## start Listed entries

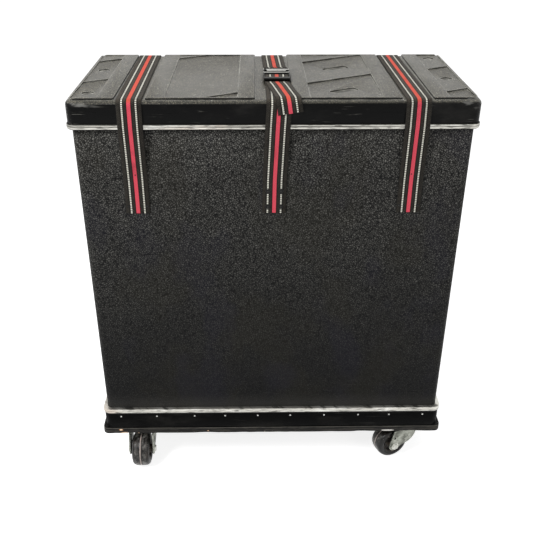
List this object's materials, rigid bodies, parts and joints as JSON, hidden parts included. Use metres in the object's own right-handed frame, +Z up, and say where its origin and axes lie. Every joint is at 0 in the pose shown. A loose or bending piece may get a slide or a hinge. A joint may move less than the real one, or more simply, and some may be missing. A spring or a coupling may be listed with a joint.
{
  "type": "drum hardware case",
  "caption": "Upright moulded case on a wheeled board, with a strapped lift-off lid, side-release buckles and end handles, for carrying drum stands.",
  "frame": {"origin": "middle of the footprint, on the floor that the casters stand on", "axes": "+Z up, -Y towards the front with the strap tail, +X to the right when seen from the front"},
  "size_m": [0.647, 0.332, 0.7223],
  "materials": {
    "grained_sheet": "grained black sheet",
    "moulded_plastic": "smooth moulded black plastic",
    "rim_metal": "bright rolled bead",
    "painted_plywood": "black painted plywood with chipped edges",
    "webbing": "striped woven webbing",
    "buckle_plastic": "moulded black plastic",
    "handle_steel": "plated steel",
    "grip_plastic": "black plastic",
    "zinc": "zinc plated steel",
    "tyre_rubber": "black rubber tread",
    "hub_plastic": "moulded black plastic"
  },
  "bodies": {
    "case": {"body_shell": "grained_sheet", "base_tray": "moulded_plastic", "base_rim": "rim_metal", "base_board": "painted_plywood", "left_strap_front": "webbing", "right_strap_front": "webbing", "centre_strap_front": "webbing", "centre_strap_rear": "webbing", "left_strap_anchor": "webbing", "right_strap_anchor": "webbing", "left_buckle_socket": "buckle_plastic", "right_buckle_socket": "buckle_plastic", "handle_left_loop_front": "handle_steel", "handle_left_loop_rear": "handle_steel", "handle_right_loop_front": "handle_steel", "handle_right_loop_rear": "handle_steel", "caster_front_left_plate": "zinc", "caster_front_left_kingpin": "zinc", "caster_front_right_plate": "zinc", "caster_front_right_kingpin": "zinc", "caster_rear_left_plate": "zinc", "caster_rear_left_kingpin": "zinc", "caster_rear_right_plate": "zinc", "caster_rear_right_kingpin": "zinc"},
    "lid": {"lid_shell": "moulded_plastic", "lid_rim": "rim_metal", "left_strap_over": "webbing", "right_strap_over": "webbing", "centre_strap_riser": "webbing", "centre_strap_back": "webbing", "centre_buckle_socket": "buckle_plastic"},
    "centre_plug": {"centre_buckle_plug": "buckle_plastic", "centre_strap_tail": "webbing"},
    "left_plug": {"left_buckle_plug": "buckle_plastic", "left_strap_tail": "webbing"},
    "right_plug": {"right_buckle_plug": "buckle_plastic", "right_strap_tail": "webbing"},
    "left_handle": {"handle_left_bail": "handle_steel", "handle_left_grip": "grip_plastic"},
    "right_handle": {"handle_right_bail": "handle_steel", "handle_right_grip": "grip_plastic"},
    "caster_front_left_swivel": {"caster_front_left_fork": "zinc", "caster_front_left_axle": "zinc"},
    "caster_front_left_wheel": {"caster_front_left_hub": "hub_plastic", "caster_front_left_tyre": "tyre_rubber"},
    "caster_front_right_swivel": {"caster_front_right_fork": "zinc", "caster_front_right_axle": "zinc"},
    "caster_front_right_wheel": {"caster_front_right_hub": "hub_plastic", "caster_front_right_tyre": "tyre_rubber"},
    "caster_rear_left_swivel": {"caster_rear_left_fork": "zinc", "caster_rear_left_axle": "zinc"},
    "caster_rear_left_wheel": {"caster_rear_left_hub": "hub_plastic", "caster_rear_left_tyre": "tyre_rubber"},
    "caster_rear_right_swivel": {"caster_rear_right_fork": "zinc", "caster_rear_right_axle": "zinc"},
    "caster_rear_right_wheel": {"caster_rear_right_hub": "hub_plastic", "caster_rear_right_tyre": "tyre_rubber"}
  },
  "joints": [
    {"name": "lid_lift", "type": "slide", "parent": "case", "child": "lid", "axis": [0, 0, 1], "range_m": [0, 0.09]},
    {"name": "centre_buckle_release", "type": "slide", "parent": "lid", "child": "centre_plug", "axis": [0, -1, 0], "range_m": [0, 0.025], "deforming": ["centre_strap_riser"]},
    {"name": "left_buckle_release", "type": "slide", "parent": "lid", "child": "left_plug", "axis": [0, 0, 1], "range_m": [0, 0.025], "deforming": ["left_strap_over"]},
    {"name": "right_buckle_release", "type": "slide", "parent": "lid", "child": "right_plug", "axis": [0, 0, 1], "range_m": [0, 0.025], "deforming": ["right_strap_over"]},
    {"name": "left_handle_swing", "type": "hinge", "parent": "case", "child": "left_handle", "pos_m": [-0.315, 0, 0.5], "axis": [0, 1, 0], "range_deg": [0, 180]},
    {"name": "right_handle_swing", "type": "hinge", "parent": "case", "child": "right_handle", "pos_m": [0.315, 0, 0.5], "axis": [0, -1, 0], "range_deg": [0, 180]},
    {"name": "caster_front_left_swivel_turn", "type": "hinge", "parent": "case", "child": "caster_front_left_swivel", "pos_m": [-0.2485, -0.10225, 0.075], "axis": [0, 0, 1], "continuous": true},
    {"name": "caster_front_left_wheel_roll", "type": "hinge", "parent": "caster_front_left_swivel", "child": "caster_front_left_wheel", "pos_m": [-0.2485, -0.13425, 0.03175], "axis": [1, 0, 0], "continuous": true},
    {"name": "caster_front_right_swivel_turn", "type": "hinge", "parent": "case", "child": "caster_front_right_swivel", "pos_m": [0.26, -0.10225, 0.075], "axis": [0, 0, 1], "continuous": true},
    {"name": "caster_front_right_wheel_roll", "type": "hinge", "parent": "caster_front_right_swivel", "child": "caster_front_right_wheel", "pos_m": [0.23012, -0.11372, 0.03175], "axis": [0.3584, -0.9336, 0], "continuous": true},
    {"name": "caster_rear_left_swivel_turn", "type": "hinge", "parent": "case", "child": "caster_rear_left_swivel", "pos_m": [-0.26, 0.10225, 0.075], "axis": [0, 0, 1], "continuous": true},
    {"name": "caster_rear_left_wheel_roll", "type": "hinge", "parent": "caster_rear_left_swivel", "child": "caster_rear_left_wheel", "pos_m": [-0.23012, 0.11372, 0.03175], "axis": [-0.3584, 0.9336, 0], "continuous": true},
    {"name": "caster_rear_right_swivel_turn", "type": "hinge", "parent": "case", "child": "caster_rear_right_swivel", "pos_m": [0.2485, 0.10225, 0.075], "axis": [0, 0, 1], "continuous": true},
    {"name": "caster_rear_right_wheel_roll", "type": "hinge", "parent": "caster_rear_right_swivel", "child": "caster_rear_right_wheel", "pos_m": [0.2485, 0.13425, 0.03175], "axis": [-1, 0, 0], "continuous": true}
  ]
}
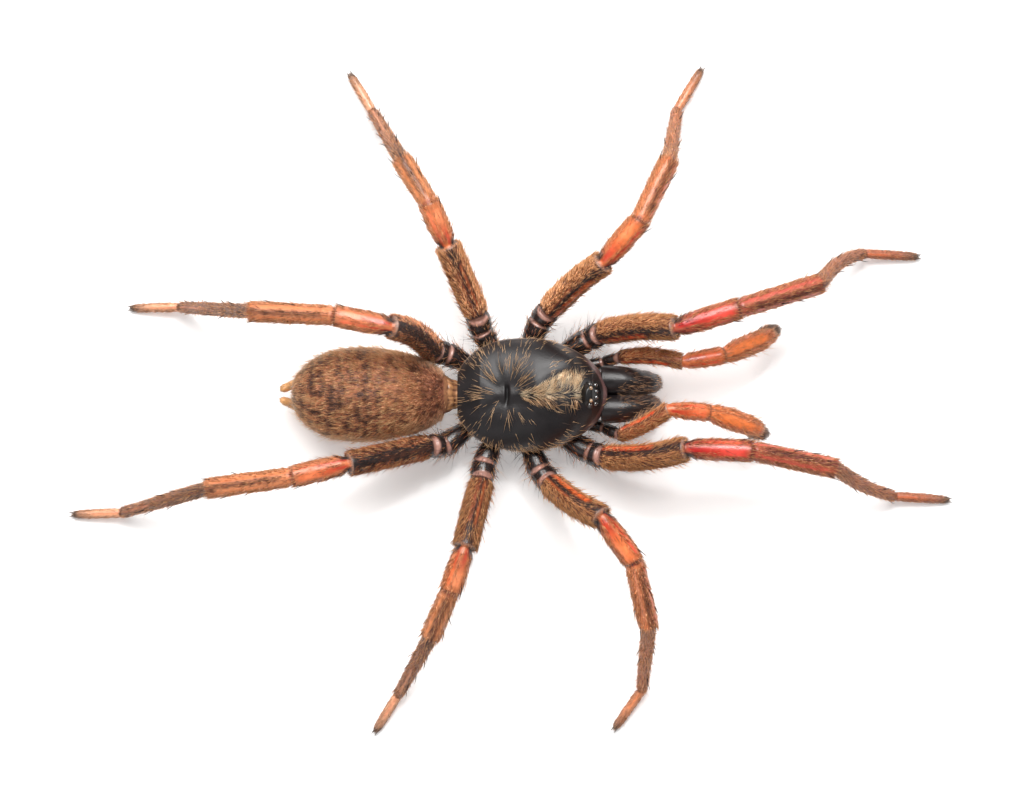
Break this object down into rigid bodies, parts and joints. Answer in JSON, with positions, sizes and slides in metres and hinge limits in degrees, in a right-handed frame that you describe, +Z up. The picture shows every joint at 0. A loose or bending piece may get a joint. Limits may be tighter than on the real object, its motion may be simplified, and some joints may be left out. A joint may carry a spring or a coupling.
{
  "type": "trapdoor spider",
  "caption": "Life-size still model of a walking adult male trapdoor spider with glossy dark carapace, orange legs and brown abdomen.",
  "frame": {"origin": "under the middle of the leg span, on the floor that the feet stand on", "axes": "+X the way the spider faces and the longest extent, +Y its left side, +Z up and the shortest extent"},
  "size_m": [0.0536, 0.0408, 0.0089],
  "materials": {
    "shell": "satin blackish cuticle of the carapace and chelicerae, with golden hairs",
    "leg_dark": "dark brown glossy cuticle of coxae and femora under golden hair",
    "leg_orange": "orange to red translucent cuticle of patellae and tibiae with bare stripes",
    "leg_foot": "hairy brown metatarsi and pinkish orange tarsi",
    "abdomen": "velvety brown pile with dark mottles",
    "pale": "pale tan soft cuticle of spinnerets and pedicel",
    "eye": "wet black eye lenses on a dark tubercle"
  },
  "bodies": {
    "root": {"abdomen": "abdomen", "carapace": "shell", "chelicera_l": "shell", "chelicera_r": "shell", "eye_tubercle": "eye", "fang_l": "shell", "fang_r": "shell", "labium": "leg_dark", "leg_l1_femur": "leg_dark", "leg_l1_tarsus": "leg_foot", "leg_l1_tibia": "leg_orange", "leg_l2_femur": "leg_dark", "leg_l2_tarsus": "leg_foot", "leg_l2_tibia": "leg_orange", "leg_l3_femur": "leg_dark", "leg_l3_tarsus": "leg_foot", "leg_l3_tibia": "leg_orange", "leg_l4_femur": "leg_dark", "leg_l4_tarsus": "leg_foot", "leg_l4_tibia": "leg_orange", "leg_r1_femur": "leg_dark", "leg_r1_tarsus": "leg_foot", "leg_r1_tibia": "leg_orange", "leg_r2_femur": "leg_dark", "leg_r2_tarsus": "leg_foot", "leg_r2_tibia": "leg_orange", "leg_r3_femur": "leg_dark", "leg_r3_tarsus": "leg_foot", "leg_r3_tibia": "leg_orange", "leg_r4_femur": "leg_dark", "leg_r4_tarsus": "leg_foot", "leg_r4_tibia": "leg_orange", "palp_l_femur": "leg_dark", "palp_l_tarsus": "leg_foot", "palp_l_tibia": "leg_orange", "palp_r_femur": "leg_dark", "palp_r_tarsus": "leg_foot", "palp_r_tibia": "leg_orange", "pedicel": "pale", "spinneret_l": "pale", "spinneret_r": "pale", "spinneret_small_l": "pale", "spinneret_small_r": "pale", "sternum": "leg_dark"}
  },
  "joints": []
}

## end Listed entries

■ What is expected ■
In the records above, how many lines contain the string "axes"? State that number only.

■ Exercise output ■
3